DATA SEGMENT =
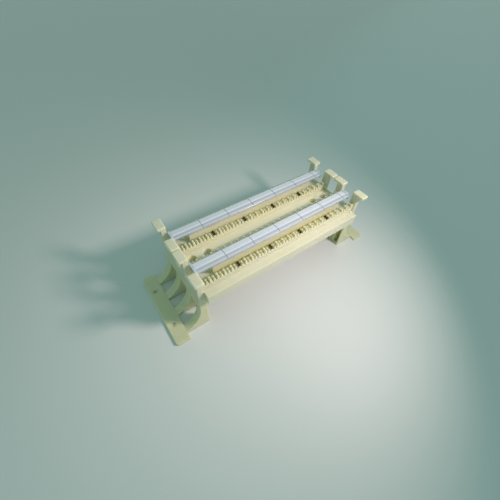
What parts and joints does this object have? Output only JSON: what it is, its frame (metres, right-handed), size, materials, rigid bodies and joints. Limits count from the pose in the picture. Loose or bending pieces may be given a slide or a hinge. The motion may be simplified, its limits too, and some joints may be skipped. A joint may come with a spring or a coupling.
{
  "type": "punch down wiring block",
  "caption": "Wall-mount punch down block: toothed index strips on a deck between wire posts, clear label holders and hollow stand-off legs.",
  "frame": {"origin": "centre of the mounting plane under the two legs", "axes": "+X along the index strips, +Y across them, +Z away from the mounting surface"},
  "size_m": [0.2718, 0.0914, 0.0825],
  "materials": {
    "block_plastic": "moulded satin cream",
    "leg_plastic": "moulded satin cream",
    "clear_plastic": "clear extruded, glossy",
    "label_card": "smooth card"
  },
  "bodies": {
    "block": {"wiring_block": "block_plastic", "leg_left": "leg_plastic", "leg_right": "leg_plastic"},
    "front_holder": {"label_holder_front": "clear_plastic"},
    "rear_holder": {"label_holder_rear": "clear_plastic"},
    "front_label": {"label_insert_front": "label_card"},
    "rear_label": {"label_insert_rear": "label_card"}
  },
  "joints": [
    {"name": "front_holder_lift", "type": "slide", "parent": "block", "child": "front_holder", "axis": [0, 0, 1], "range_m": [0, 0.04]},
    {"name": "rear_holder_lift", "type": "slide", "parent": "block", "child": "rear_holder", "axis": [0, 0, 1], "range_m": [0, 0.04]},
    {"name": "front_label_slide", "type": "slide", "parent": "front_holder", "child": "front_label", "axis": [1, 0, 0], "range_m": [0, 0.195]},
    {"name": "rear_label_slide", "type": "slide", "parent": "rear_holder", "child": "rear_label", "axis": [1, 0, 0], "range_m": [0, 0.195]}
  ]
}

PROBLEM REQUIREMENTS = Reproduce each line of the material above precisely.

RESULT OF THIS EXERCISE =
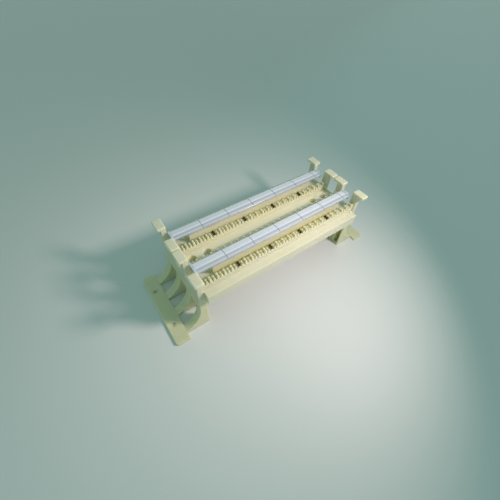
What parts and joints does this object have? Output only JSON: what it is, its frame (metres, right-handed), size, materials, rigid bodies and joints. Limits count from the pose in the picture. Loose or bending pieces may be given a slide or a hinge. The motion may be simplified, its limits too, and some joints may be skipped. A joint may come with a spring or a coupling.
{
  "type": "punch down wiring block",
  "caption": "Wall-mount punch down block: toothed index strips on a deck between wire posts, clear label holders and hollow stand-off legs.",
  "frame": {"origin": "centre of the mounting plane under the two legs", "axes": "+X along the index strips, +Y across them, +Z away from the mounting surface"},
  "size_m": [0.2718, 0.0914, 0.0825],
  "materials": {
    "block_plastic": "moulded satin cream",
    "leg_plastic": "moulded satin cream",
    "clear_plastic": "clear extruded, glossy",
    "label_card": "smooth card"
  },
  "bodies": {
    "block": {"wiring_block": "block_plastic", "leg_left": "leg_plastic", "leg_right": "leg_plastic"},
    "front_holder": {"label_holder_front": "clear_plastic"},
    "rear_holder": {"label_holder_rear": "clear_plastic"},
    "front_label": {"label_insert_front": "label_card"},
    "rear_label": {"label_insert_rear": "label_card"}
  },
  "joints": [
    {"name": "front_holder_lift", "type": "slide", "parent": "block", "child": "front_holder", "axis": [0, 0, 1], "range_m": [0, 0.04]},
    {"name": "rear_holder_lift", "type": "slide", "parent": "block", "child": "rear_holder", "axis": [0, 0, 1], "range_m": [0, 0.04]},
    {"name": "front_label_slide", "type": "slide", "parent": "front_holder", "child": "front_label", "axis": [1, 0, 0], "range_m": [0, 0.195]},
    {"name": "rear_label_slide", "type": "slide", "parent": "rear_holder", "child": "rear_label", "axis": [1, 0, 0], "range_m": [0, 0.195]}
  ]
}